AIM OF THE TASK
Repeat exactly the lines from the start of the material below up to and including the "import math" line.

DATASET SECTION

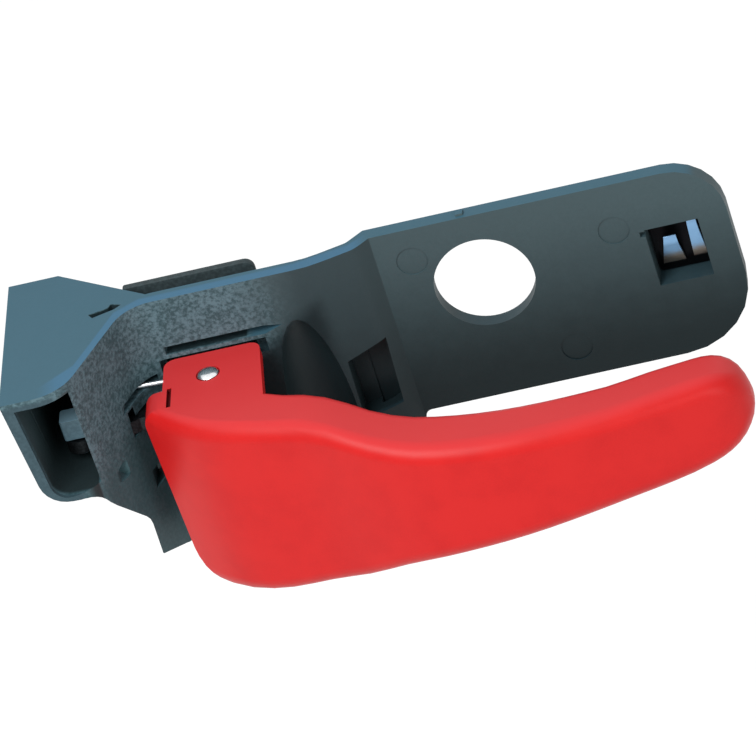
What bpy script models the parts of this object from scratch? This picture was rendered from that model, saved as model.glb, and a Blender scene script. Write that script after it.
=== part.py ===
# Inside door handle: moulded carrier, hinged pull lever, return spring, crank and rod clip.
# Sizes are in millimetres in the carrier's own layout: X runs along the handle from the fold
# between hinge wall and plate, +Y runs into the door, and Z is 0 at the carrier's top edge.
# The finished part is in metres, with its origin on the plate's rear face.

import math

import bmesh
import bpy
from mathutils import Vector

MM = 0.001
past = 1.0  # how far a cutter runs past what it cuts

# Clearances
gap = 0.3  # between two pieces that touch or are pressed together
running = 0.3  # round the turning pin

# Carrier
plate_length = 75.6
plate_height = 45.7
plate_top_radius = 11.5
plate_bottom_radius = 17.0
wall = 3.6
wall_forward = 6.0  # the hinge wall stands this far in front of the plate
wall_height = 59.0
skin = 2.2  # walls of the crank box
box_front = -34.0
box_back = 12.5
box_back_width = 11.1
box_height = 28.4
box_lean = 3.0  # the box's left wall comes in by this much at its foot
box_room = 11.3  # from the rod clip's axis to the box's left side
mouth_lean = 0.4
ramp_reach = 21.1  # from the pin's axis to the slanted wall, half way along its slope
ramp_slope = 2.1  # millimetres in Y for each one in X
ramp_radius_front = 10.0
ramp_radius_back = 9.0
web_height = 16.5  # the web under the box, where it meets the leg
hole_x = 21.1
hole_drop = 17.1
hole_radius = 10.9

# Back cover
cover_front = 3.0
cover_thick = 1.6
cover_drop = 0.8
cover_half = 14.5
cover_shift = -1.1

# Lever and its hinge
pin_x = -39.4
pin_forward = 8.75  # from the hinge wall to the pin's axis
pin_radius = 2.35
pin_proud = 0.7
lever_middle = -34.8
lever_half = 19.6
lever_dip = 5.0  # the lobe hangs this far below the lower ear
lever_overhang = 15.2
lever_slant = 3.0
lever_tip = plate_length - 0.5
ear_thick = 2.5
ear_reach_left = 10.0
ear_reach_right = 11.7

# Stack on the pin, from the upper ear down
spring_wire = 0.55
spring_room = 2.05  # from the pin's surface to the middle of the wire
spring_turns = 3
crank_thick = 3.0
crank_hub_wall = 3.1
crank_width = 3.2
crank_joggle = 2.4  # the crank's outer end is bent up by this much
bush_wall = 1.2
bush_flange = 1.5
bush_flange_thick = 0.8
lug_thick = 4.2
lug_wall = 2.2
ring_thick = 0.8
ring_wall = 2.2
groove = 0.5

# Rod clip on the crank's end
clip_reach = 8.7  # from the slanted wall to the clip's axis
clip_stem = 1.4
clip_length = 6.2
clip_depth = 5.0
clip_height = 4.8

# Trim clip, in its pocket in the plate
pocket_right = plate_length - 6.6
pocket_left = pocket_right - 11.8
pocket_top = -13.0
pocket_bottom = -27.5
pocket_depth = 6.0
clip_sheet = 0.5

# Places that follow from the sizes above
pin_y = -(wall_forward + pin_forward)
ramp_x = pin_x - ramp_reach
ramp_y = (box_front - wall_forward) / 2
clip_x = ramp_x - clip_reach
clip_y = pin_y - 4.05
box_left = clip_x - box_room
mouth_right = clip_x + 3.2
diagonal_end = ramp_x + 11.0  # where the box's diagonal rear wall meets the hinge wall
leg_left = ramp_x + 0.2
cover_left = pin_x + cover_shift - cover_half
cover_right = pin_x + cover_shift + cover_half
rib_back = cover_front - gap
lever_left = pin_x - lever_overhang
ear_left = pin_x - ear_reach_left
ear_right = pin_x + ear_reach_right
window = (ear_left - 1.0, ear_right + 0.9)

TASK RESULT
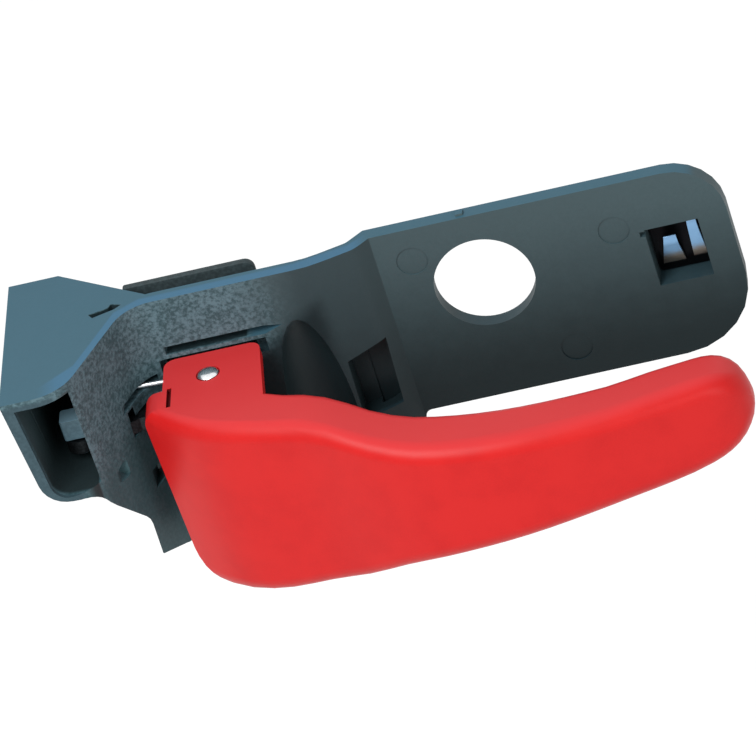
What bpy script models the parts of this object from scratch? This picture was rendered from that model, saved as model.glb, and a Blender scene script. Write that script after it.
=== part.py ===
# Inside door handle: moulded carrier, hinged pull lever, return spring, crank and rod clip.
# Sizes are in millimetres in the carrier's own layout: X runs along the handle from the fold
# between hinge wall and plate, +Y runs into the door, and Z is 0 at the carrier's top edge.
# The finished part is in metres, with its origin on the plate's rear face.

import math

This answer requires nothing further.